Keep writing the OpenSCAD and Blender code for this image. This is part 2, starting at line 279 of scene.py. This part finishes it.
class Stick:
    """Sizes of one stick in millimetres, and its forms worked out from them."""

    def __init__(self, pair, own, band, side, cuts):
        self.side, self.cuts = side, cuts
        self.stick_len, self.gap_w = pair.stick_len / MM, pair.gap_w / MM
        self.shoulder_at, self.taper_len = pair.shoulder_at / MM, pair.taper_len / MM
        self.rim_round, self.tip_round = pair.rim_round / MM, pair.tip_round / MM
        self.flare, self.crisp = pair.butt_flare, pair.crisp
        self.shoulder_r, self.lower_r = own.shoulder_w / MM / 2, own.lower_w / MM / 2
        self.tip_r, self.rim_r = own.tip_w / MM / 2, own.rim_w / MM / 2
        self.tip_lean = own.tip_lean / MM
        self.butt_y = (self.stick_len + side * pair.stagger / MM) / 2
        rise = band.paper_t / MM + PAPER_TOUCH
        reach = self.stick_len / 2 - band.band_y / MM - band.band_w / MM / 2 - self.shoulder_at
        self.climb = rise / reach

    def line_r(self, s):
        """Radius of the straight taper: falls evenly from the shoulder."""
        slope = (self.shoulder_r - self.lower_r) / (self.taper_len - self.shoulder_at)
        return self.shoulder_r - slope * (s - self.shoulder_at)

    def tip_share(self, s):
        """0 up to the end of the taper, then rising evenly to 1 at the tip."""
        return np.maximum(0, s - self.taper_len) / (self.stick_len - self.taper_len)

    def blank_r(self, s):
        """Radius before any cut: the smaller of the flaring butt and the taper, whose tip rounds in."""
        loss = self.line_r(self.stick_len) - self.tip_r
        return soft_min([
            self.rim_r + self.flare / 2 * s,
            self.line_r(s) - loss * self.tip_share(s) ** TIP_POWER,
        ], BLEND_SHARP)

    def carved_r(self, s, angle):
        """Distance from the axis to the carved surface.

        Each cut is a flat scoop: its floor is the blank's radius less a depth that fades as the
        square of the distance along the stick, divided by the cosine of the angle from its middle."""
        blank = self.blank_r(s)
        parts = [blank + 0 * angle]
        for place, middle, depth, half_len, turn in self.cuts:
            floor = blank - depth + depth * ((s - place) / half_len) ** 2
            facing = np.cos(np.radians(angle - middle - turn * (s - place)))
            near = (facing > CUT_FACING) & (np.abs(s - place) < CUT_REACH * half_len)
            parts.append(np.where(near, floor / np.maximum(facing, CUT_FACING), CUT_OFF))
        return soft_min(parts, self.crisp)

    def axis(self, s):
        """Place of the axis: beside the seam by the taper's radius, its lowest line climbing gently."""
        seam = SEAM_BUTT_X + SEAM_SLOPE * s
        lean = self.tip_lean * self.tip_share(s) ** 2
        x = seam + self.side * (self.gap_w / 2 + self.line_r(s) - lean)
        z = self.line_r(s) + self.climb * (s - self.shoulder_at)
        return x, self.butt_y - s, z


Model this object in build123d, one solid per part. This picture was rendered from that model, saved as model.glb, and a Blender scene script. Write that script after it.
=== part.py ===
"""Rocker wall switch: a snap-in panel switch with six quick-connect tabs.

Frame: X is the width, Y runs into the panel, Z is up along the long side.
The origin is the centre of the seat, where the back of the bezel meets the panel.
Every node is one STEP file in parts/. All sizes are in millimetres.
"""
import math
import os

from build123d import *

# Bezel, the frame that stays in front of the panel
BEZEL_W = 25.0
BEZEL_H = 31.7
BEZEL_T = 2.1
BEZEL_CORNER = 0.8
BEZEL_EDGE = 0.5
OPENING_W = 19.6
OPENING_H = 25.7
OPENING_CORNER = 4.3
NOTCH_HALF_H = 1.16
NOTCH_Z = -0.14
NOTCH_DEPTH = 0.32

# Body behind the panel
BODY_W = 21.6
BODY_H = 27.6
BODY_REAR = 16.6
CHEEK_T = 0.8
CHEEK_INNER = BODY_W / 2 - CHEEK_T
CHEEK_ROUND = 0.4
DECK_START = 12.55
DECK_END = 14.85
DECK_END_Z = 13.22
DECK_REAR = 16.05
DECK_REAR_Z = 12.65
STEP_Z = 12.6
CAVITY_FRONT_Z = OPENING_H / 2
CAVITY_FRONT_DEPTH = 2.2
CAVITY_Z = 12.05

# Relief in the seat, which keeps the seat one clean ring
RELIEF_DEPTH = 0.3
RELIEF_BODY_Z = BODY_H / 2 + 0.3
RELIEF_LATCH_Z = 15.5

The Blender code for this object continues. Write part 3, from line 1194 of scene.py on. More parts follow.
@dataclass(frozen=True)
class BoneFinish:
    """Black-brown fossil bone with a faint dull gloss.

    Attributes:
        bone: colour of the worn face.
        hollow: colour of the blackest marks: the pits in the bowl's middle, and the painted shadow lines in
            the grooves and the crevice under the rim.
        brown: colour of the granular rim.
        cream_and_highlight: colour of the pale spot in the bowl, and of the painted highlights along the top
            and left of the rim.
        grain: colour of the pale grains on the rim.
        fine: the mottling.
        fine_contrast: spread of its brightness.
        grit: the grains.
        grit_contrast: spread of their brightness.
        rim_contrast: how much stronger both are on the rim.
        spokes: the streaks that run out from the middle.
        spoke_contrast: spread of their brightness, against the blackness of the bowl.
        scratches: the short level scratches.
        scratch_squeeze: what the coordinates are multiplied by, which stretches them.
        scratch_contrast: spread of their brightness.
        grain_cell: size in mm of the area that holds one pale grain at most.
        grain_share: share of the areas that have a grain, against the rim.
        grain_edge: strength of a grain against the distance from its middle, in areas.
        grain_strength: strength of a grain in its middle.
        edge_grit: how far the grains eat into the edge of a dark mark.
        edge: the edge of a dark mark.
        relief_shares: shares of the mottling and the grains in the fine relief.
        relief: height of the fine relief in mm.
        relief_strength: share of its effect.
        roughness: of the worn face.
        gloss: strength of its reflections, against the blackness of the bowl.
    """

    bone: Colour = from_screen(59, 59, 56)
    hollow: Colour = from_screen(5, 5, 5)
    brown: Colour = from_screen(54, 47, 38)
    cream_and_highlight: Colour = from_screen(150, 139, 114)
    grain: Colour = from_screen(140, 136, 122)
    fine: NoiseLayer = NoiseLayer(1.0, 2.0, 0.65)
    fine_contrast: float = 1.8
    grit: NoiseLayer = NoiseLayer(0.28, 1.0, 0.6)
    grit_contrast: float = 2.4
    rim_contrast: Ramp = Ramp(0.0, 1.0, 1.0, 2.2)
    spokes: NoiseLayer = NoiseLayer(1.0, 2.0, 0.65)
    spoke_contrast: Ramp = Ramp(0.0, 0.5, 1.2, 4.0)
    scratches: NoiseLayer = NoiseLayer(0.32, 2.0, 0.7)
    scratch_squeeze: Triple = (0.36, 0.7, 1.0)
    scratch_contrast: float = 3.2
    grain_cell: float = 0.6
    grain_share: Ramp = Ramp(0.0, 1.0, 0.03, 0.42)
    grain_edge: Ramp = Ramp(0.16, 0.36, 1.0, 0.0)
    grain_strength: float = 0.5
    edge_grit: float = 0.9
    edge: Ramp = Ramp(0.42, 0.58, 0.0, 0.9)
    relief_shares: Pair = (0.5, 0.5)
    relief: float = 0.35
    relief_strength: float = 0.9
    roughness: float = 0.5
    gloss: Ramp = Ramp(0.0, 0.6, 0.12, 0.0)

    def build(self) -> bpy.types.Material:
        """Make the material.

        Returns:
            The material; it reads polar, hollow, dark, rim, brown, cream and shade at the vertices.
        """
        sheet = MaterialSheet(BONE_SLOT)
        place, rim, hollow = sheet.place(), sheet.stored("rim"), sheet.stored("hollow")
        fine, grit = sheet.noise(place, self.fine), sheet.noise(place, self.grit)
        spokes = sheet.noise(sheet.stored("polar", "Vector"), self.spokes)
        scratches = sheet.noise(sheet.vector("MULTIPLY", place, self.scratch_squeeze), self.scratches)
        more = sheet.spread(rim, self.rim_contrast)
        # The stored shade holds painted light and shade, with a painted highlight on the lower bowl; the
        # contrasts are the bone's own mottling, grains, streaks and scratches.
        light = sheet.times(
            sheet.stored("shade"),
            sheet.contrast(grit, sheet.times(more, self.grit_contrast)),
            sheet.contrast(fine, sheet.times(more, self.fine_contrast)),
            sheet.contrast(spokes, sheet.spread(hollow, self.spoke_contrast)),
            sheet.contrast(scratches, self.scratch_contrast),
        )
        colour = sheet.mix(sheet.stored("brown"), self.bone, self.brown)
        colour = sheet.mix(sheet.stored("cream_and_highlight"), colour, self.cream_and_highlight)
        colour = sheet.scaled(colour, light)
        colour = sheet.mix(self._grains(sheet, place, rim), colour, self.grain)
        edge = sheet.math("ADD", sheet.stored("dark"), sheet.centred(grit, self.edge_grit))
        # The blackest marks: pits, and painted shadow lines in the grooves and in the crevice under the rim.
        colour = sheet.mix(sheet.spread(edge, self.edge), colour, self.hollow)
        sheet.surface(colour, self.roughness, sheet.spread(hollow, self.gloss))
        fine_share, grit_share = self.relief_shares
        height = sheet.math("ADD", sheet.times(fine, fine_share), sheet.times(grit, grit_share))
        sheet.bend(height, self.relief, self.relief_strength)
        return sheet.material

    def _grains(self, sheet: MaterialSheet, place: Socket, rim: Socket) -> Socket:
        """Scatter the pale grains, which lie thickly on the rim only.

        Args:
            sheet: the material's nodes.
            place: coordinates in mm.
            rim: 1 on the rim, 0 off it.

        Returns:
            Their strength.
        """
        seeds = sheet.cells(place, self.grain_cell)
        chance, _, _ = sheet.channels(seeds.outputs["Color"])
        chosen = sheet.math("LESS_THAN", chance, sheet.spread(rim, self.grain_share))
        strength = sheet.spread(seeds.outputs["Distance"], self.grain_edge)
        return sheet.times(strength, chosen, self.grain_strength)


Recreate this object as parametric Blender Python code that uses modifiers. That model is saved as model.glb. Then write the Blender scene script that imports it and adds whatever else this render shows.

- Short exercise -
Go through the material and copy out every line with "this" in it.

- Written response -
Keep writing the OpenSCAD and Blender code for this image. This is part 2, starting at line 279 of scene.py. This part finishes it.
Model this object in build123d, one solid per part. This picture was rendered from that model, saved as model.glb, and a Blender scene script. Write that script after it.
The Blender code for this object continues. Write part 3, from line 1194 of scene.py on. More parts follow.
Recreate this object as parametric Blender Python code that uses modifiers. That model is saved as model.glb. Then write the Blender scene script that imports it and adds whatever else this render shows.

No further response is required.